4. In the same pot, add about a tablespoon of EVOO and the mixture of chopped carrots, celery, onion and garlic. Cook on medium-low heat until the vegetables are tender, onions translucent.
5. Add the red wine and simmer for 2-3 minutes.
6. Add the tomato paste, blended tomatoes and the tomato juice from the cans. Add the basil, red pepper flakes, Italian seasoning and any extra salt or pepper as desired. Stir to combine all ingredients.
7. Add the leg of lamb back to the pot along with any drippings that accumulated while the meat was resting.
8. Cover the pot and allow the ragu to cook on low heat for approximately 3 to 3 1/2 hours on low heat.
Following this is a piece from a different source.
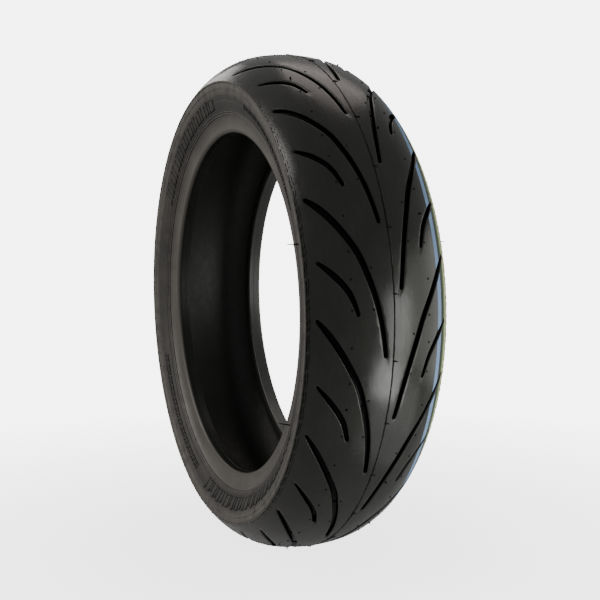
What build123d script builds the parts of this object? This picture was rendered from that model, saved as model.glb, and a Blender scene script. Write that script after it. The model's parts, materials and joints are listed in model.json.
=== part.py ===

Stir occasionally (every 45 minutes or so) and season with extra salt and pepper according to taste.
9. After approximately 2 1/2 hours, remove the leg of lamb from the pot and shred the meat with a fork. The meat should be tender and should shred easily. If it doesn’t, allow the lamb to cook in the sauce more. Return the shredded lamb back to the pot to finish cooking in the ragu.
10. After the ragu has finished cooking, cook rigatoni according to box instructions.
11. Mix the rigatoni with the ragu and serve with freshly grated Parmesan cheese on top. Enjoy!